As anyone who reads the Catholic Herald will know, Christians are being persecuted throughout the world. Our attention has been focused on the Middle East of late, but we should not forget the other places where to be Christian is to risk imprisonment and even death. One such place is North Korea.
The People’s Republic of North Korea is probably the nearest thing we have to George Orwell’s nightmare vision of a totalitarian state. We know very little about what goes on in North Korea, given that the regime exercises such severe control over all aspects of life in the “hermit kingdom”. There have been a few accounts of life in the North published by those who have escaped. Escape is not easy: one can cross into China, but if caught there, one will be repatriated and severely punished. Escapees either have to get to a third country or else claim asylum in a foreign embassy. China is North Korea’s enabler, and without Chinese support, North Korea would probably collapse; the Chinese value it not for ideological reasons, one assumes, but because it is a buffer between them and the pro-American South Korea.
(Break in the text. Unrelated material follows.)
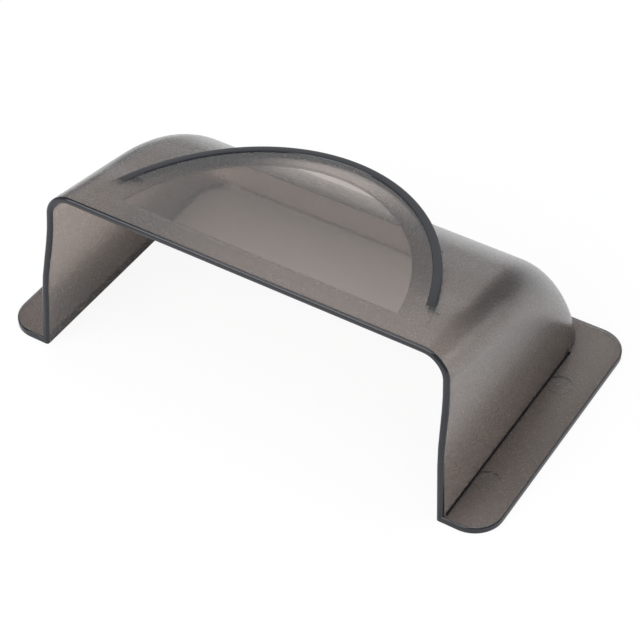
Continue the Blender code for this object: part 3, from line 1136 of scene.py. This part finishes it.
class BuildStudio(bpy.types.Operator):
    """Build the plain floor, the soft light and the camera"""

    bl_idname = "vent_cover.build_studio"
    bl_label = "Studio"

    def execute(self, context):
        studio = context.scene.cover_studio
        half = studio.floor_size / 2
        bm = bmesh.new()
        bmesh.ops.create_grid(bm, x_segments=1, y_segments=1, size=half)
        floor = new_object("floor", bm, floor_finish(studio))
        floor.location.z = CAD_LOW.z - FLOOR_GAP
        world = bpy.data.worlds.new("studio")
        world.use_nodes = True
        sky = world.node_tree.nodes["Background"]
        sky.inputs["Color"].default_value = (*studio.sky_colour, 1.0)
        sky.inputs["Strength"].default_value = studio.sky
        context.scene.world = world
        context.scene.view_settings.view_transform = "Standard"
        for side, place in PANELS.items():
            light_panel(f"panel_{side}", *place, getattr(studio, f"{side}_panel"))
        camera = bpy.data.objects.new("camera", bpy.data.cameras.new("camera"))
        context.scene.collection.objects.link(camera)
        across, up = math.cos(studio.elevation), math.sin(studio.elevation)
        turn = studio.azimuth
        back = Vector((math.sin(turn) * across, -math.cos(turn) * across, up))
        foot = Vector(((CAD_LOW.x + CAD_HIGH.x) / 2, (CAD_LOW.y + CAD_HIGH.y) / 2, CAD_LOW.z))
        camera.location = foot + Vector(studio.look_at) + back * studio.distance
        camera.rotation_euler = (-back).to_track_quat("-Z", "Y").to_euler()
        camera.data.lens = studio.lens
        camera.data.sensor_width = 36.0
        camera.data.clip_start = 0.01
        context.scene.camera = camera
        return {"FINISHED"}


PIECES = (BuildHood, BuildWindow, FinishPads)


class VentCoverPanel(bpy.types.Panel):
    """Buttons for the cover's pieces and its studio"""

    bl_idname = "VIEW3D_PT_vent_cover"
    bl_label = "Vent Cover"
    bl_space_type = "VIEW_3D"
    bl_region_type = "UI"
    bl_category = "Vent Cover"

    def draw(self, context):
        for piece in (*PIECES, BuildStudio):
            self.layout.operator(piece.bl_idname)
        for label in SETTINGS:
            group = getattr(context.scene, label)
            column = self.layout.box().column()
            column.label(text=group.bl_rna.description)
            for name in group.bl_rna.properties.keys():
                if name not in ("rna_type", "name"):
                    column.prop(group, name)


SETTINGS = {
    "cover_hood": HoodSizes,
    "cover_visor": VisorSizes,
    "cover_finish": FinishSizes,
    "cover_studio": StudioSizes,
}
CLASSES = (*SETTINGS.values(), *PIECES, BuildStudio, VentCoverPanel)


def register():
    for made in CLASSES:
        bpy.utils.register_class(made)
    for label, group in SETTINGS.items():
        setattr(bpy.types.Scene, label, PointerProperty(type=group))


def unregister():
    for label in SETTINGS:
        delattr(bpy.types.Scene, label)
    for made in reversed(CLASSES):
        bpy.utils.unregister_class(made)


def main():
    register()
    bpy.ops.vent_cover.build_hood()
    bpy.ops.vent_cover.build_window()
    bpy.ops.vent_cover.finish_pads()
    bpy.ops.vent_cover.build_studio()


if __name__ == "__main__":
    main()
One account written by an escapee is The Aquariums of Pyongyang. The account it gives of life in a concentration camp, where rats are a delicacy, is truly harrowing.
Therefore we should be very worried by the fate of a Presbyterian pastor of Canadian nationality, who has recently been arrested and sentenced to life imprisonment for “anti-state” activities. Hyeon Soon Lim must have known the risks he was running by visiting the North, but this should not distract us from his plight, or the plight of all the North’s population, who groan under the world’s worst tyranny. We don’t know how many Christians there are in North Korea, as their activities are underground, apart from a few state-sponsored pseudo-churches. The Catholic Church has no priests in North Korea, or at least none we know about.
Praying for change in North Korea would be a good intention to take up over the Christmas period. It would be a comfort to Christians in the North to know that they are not forgotten. And let us pray too for the Reverend Hyeon Soon Lim.